ECLI:NL:CRVB:2018:1943
Centrale Raad van Beroep
- Hoger beroep
- Rechtspraak.nl
Toekenning van AOW-pensioen tijdens TBS-periode en verzoek om herziening
In deze zaak heeft de Centrale Raad van Beroep op 28 juni 2018 uitspraak gedaan in hoger beroep over de toekenning van een AOW-pensioen aan een appellante die gedurende een terbeschikkingstelling (TBS) gedetineerd was. De appellante, geboren in 1945, had eerder een AOW-pensioen toegekend gekregen, maar de Sociale Verzekeringsbank (Svb) had haar bij besluit van 18 november 2010 meegedeeld dat zij geen recht had op AOW-pensioen vanwege haar detentie. Dit besluit was niet aangevochten. Na beëindiging van de TBS kreeg de appellante in 2012 wel een AOW-pensioen, maar zij stelde dat zij ten onrechte geen pensioen had ontvangen tijdens de TBS-periode. De Svb weigerde haar verzoek om herziening van het eerdere besluit, omdat er geen nieuwe feiten of veranderde omstandigheden waren die dit rechtvaardigden.

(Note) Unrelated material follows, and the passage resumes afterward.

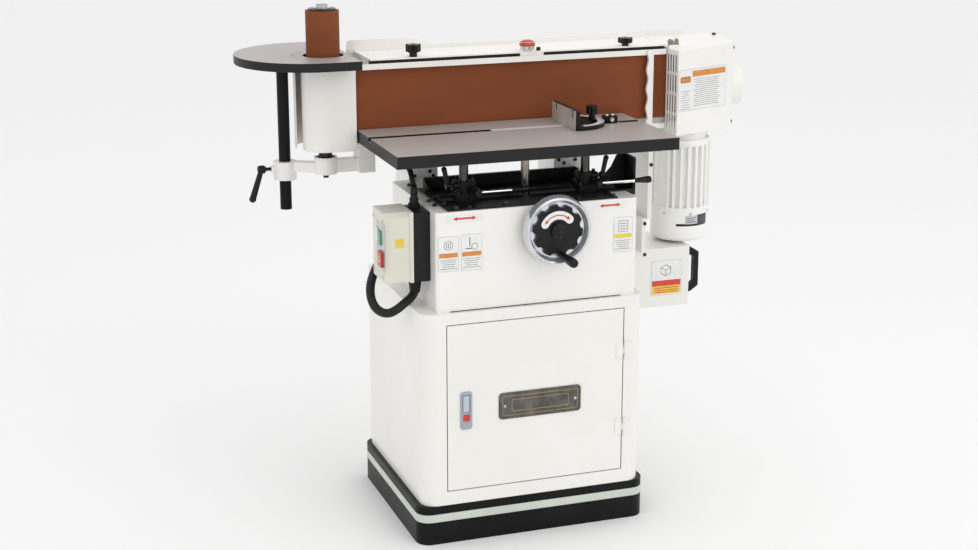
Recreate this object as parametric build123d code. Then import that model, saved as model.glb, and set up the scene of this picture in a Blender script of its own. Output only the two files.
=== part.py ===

De rechtbank Midden-Nederland verklaarde het beroep tegen het besluit van de Svb ongegrond, en de appellante ging in hoger beroep. In hoger beroep voerde zij aan dat de Svb niet had onderkend dat zij in een fase van proefverlof verkeerde, wat haar recht op AOW-pensioen zou kunnen beïnvloeden. De Raad voor de Rechtspraak oordeelde dat er geen bewijs was dat de appellante proefverlof genoot en dat de Svb terecht had geweigerd haar AOW-pensioen toe te kennen. De Raad bevestigde de eerdere uitspraak van de rechtbank, waarbij werd vastgesteld dat het besluit van 18 november 2010 in rechte onaantastbaar was geworden en dat er geen nieuwe feiten waren die een herziening rechtvaardigden.